Dicterow explained his financial situation both at Tuesday’s City Council meeting, where some of the public speakers questioned him, and in an interview with the Daily Pilot.

An accumulation of personal debt and “substantial reduction” in work in the years preceding 2014 led to the bankruptcy, according to the couple’s bankruptcy court records.

The Dicterows owed $1.15 million on their Laguna Beach house and a rental condominium in Laguna Woods, along with $283,170 in unsecured claims, such as credit card and student loan debt, according to the bankruptcy filing.

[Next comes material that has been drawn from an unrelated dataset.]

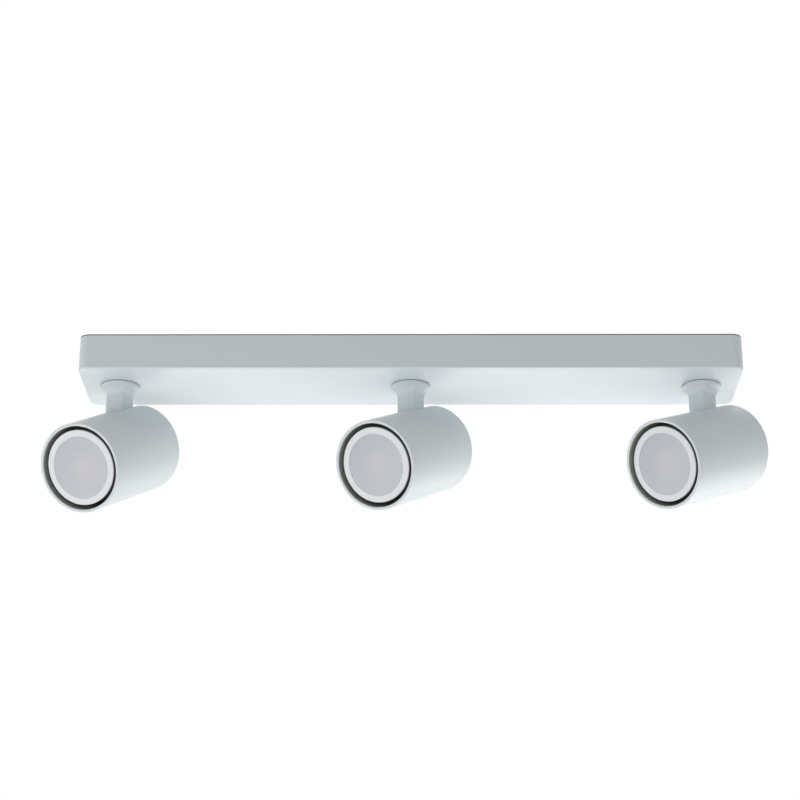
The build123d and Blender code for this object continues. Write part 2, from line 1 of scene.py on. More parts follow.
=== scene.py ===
"""Track lighting fixture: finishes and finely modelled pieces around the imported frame.

Metres throughout. The fixture's own frame has its origin on the ceiling above the middle
head, with X along the bar and Z up. A head's pieces are made in the head's frame, whose
origin is the tilt pivot, with X along the pivot, -Y towards the lamp's face and Z away
from the tube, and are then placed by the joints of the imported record.
"""
import json
import math

import bmesh
import bpy
from mathutils import Matrix, Vector

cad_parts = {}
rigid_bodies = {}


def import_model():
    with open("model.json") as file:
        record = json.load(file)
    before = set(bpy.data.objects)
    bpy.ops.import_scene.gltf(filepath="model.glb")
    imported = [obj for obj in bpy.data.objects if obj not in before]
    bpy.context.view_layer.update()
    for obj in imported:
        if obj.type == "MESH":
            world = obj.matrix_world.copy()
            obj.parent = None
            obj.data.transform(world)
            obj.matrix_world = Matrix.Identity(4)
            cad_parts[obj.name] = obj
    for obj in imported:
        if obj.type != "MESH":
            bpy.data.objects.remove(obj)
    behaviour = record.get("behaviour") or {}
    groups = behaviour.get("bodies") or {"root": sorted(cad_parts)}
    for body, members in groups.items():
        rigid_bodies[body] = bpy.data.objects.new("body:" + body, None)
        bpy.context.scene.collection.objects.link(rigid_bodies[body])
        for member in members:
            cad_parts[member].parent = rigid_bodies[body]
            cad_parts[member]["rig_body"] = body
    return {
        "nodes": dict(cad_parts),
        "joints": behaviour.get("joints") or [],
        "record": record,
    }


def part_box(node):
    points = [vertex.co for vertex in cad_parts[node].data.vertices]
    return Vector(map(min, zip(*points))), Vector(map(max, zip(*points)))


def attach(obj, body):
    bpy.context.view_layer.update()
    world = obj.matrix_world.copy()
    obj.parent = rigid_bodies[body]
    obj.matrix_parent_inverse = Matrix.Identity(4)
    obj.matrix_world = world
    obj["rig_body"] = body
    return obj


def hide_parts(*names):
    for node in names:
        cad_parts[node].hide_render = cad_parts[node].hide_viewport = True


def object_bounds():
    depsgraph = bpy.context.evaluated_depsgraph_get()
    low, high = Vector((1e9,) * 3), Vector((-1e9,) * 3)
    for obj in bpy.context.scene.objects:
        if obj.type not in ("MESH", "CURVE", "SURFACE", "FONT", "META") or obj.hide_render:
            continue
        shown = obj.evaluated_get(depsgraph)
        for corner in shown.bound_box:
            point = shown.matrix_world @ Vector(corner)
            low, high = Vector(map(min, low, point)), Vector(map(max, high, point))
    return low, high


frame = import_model()
cad_low, cad_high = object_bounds()

MM = 0.001
SIDES = ("left", "middle", "right")
JOINTS = {joint["name"]: joint for joint in frame["joints"]}
SUBPART_SLOTS = {part["node"]: part["material_slot"] for part in frame["record"]["subparts"]}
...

“My business, as thousands of others who had problems resulting from the 2008 economic crisis, was no longer profitable,” Dicterow said referring to his former role as chief operating officer of an international motorcycle-racing circuit. “I had to walk away and live off savings.”

A U.S. Bankruptcy Court judge approved a reorganization plan in November in which the Dicterows agreed to make payments on their debts.

With November’s election three weeks away, speakers at the council meeting asked why Dicterow did not list certain income sources on his Form 700, a disclosure document required of all public officials in California.

“As someone who strongly supports transparency and fiduciary responsibility, one must ask why Mayor Dicterow had not practiced what he preached,” resident George Weiss said at the meeting.

Dicterow, a co-partner with Laguna Intellectual Property Law Group, and general counsel for American Computer Optics, did not list either business on the form.

Dicterow said he did not list American Computer Optics because the company is based outside of Laguna

And, he added, that he just joined Laguna Intellectual Property this year and didn’t know whether he needed to disclose that.

Under state Fair Political Practices Commission rules, a public official may not have to report some forms of income

“It depends,” the FPPC’s communicationsdirector Jay Wierenga wrote in an email. “Generally speaking, income derived from outside of the jurisdiction is generally not reportable. But it may be reportable, if the work involves a company or entity that does or potentially does business in the jurisdiction.”

William Levin, Dicterow’s law partner, called some speakers’ statements an unwarranted “opaque attack.”

“I’m proud to have Mr. Dicterow as my partner,” Levin said. “He is one of the most honorable, ethical people I have ever met in life. I think you’ve got some special interests behind this.”

Immediately after Levin spoke, council candidate Judie Mancuso told the council she received an anonymous email circulating among Laguna residents that alluded to Dicterow’s bankruptcy and financial disclosure forms.

“I was not going to dive into it. I don’t have the time,” Mancuso said. “Some of the residents I’m associated with looked into it, and what they found was troubling.”

Mancuso said Dicterow’s financial judgment could impact the city.

“Steve has decision-making power over the finances of Laguna Beach,” she said. “If he has chosen wrong, bad decisions on his own finances, then maybe those same, wrong bad decisions might transfer over to the city.”

Dicterow said he has not missed a payment toward his reorganized debt.

“Nothing indicates impropriety,” Dicterow told the Pilot. “These are innuendos that are malicious and false.”